## Task details
Repeat the material below exactly, line for line.

── Given information

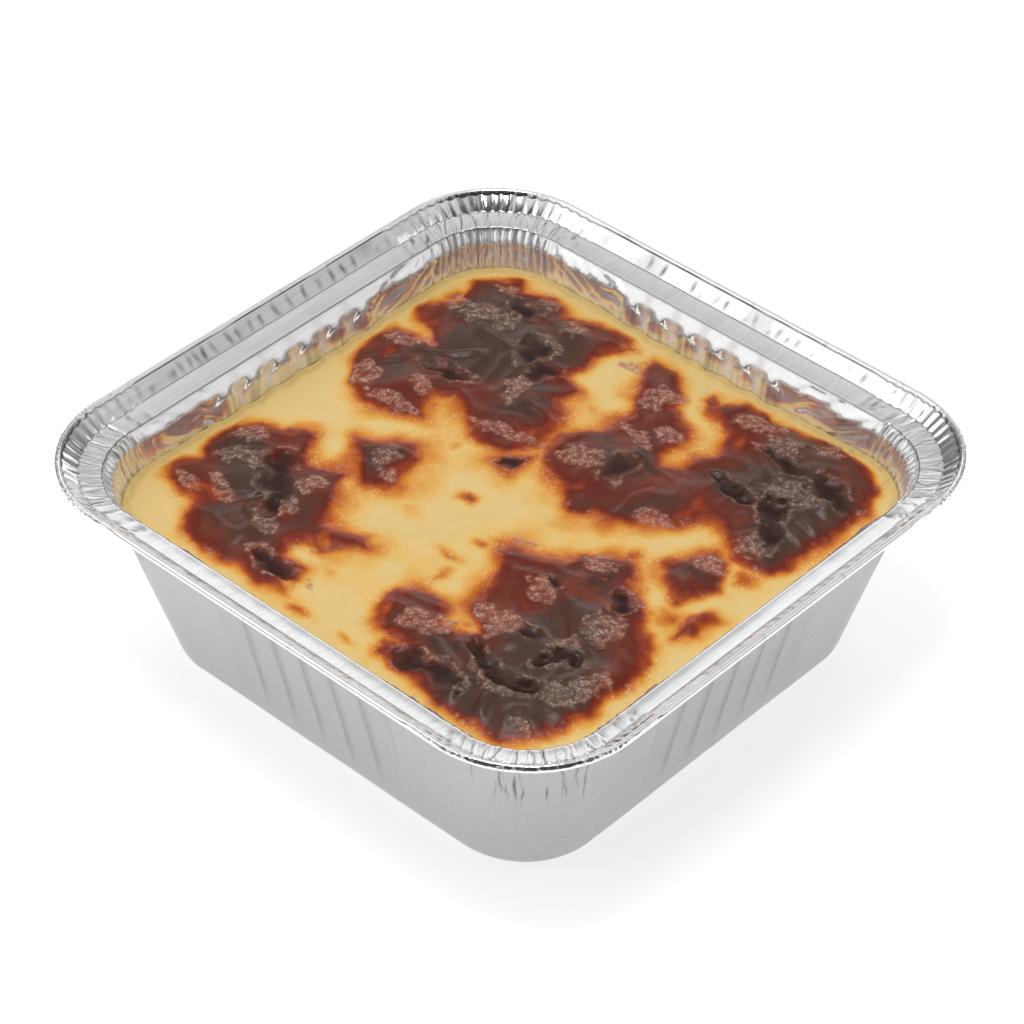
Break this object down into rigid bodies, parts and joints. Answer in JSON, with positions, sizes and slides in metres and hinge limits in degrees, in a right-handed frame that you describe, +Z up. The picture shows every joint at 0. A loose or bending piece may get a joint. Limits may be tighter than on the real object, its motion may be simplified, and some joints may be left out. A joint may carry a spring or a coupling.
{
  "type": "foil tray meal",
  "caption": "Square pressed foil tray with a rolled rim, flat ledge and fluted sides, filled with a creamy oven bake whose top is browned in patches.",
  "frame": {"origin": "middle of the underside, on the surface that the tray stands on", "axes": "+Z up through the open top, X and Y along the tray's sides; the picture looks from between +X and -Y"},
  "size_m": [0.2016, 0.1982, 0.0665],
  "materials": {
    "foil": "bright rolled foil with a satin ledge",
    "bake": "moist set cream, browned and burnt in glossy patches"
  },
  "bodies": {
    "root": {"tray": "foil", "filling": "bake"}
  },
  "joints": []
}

────

## Response to this exercise
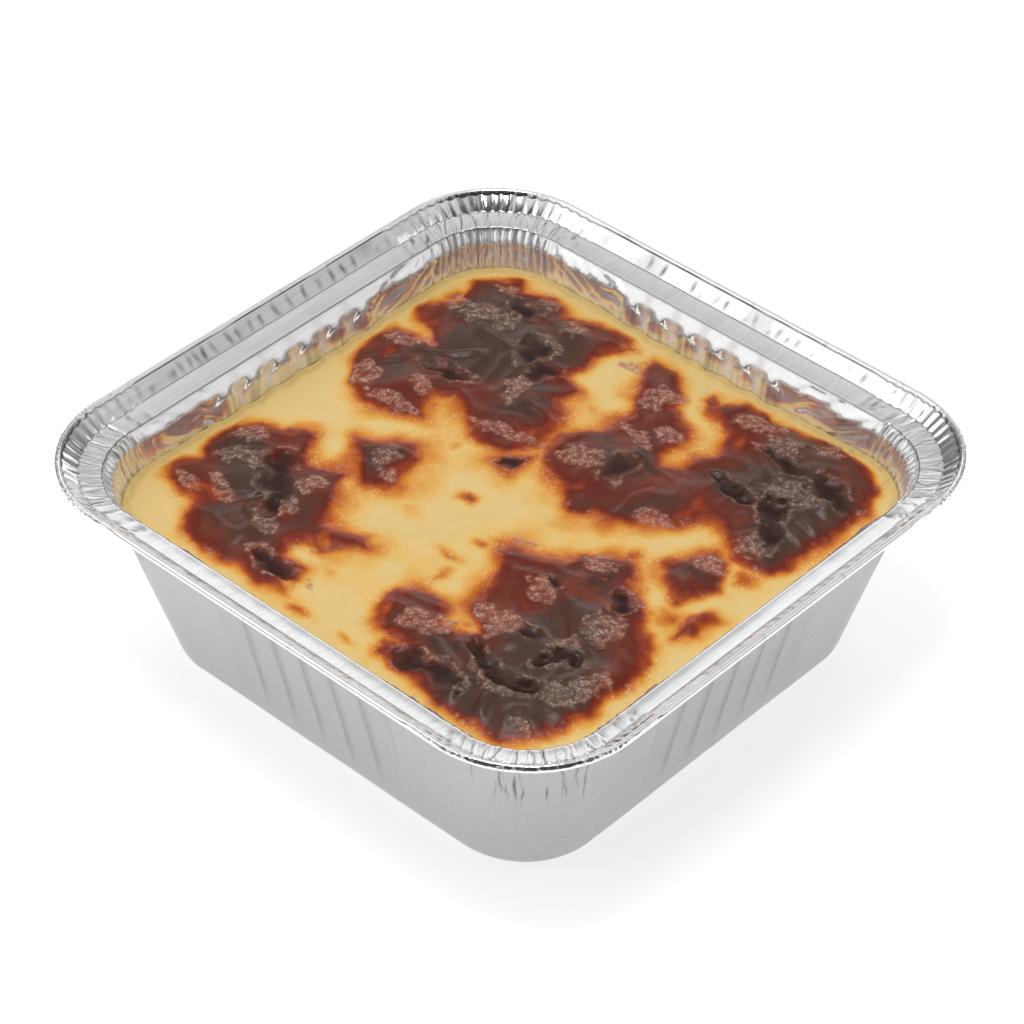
Break this object down into rigid bodies, parts and joints. Answer in JSON, with positions, sizes and slides in metres and hinge limits in degrees, in a right-handed frame that you describe, +Z up. The picture shows every joint at 0. A loose or bending piece may get a joint. Limits may be tighter than on the real object, its motion may be simplified, and some joints may be left out. A joint may carry a spring or a coupling.
{
  "type": "foil tray meal",
  "caption": "Square pressed foil tray with a rolled rim, flat ledge and fluted sides, filled with a creamy oven bake whose top is browned in patches.",
  "frame": {"origin": "middle of the underside, on the surface that the tray stands on", "axes": "+Z up through the open top, X and Y along the tray's sides; the picture looks from between +X and -Y"},
  "size_m": [0.2016, 0.1982, 0.0665],
  "materials": {
    "foil": "bright rolled foil with a satin ledge",
    "bake": "moist set cream, browned and burnt in glossy patches"
  },
  "bodies": {
    "root": {"tray": "foil", "filling": "bake"}
  },
  "joints": []
}